It’s no secret that the smaller a company’s market cap, the less likely it is to be concerned with governance “nice-to-haves,” such as independent board leadership, annual elections of directors, and board diversity. Over the years, I’ve heard time and time again, “next year is the year when all these things will begin to trickle down to the smaller-cap companies.” After a while, these assurances began to sound like the old line about quitting smoking – “I can quit whenever I want – after all, I’ve done it many times.”
Perhaps the great governance trickle-down has begun. On December 1, 2020, Nasdaq announced that it had filed with the SEC a proposed change in its listing standards that “would require all companies listed on Nasdaq’s U.S. exchange to publicly disclose consistent, transparent diversity statistics regarding their board of directors [and] to have, or explain why they do not have, at least two diverse directors, including one who self-identifies as female and one who self-identifies as either an underrepresented minority or LGBTQ+.” An “underrepresented minority” is “an individual who self-identifies in one or more of the following groups: Black or African American, Hispanic or Latinx, Asian, Native American or Alaska Native, Native Hawaiian or Pacific Islander or Two or More Races or Ethnicities.” If adopted, the proposal would be implemented based on a company’s listing tier and would eventually apply to the roughly 3,000 companies listed on Nasdaq.

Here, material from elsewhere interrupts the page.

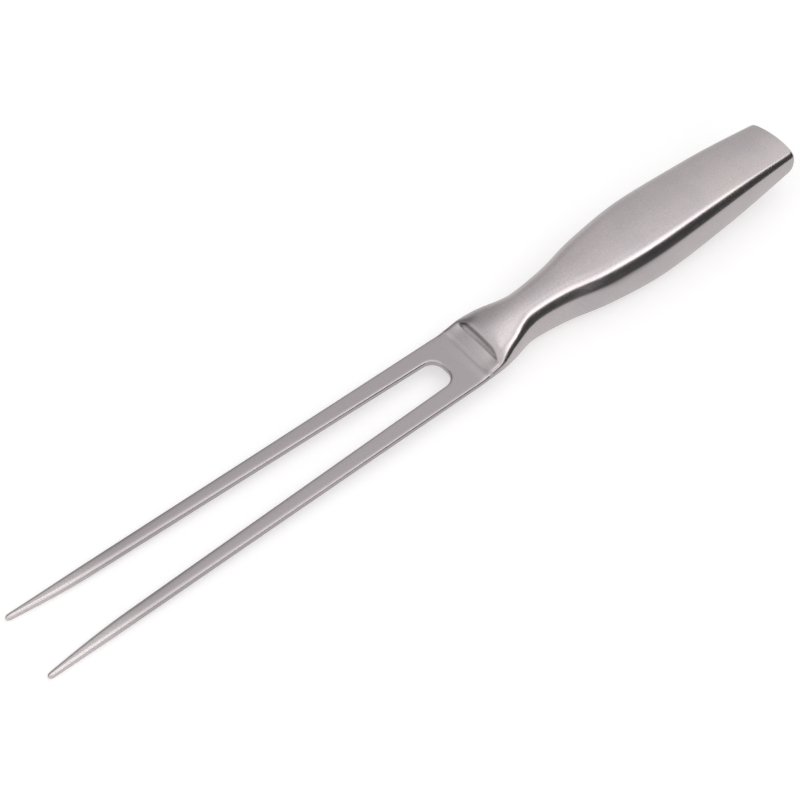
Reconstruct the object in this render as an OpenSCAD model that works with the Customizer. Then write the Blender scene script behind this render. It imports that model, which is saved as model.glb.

The announcement emphasizes that the proposal is based on the “comply or explain” model – in other words, a Nasdaq-listed company need not have the requisite degree of board diversity as long as it explains why not. For example, companies that can’t meet the diversity standards within the required timeframe “will not be subject to delisting if they provide a public explanation of their reasons for not meeting the objectives.” However, there’s no doubt that Nasdaq’s goal is diversity, not disclosure; the announcement is clear that “all companies will be expected to have one diverse director within two years” following SEC approval of the new listing standard. And it’s worth remembering that “comply or explain” models usually lead to the former rather than the latter. For example, public companies are not required to have at least one “audit committee financial expert” as long as they explain why not, but I’ve yet to hear of a public company that doesn’t have one.
Nasdaq’s announcement stresses the importance of board diversity, and its proposal cites various studies finding an “association” between board diversity and “better financial performance and corporate governance.” And improved disclosure of directors’ gender, race, ethnicity or minority status doesn’t strike me as such a bad idea; for example, if a company doesn’t have photographs of its board nominees, how can investors know whether the board includes people of color? Even gender can be hard to know, if there are no photos and a director’s name is gender-neutral. However, not all interested parties agree. For example, an editorial in The Wall Street Journal, citing Warren Buffett’s criteria for board members, concludes with the words “Nasdaq is nuts.”
Even before Nasdaq’s announcement, we heard that many companies are adding questions about self-identification to their annual director and officer questionnaires – although we were not aware of any companies asking about directors’ sexual orientation. My hunch is that most companies won’t go there yet, but I hear a “drip-drip-drip” in the background.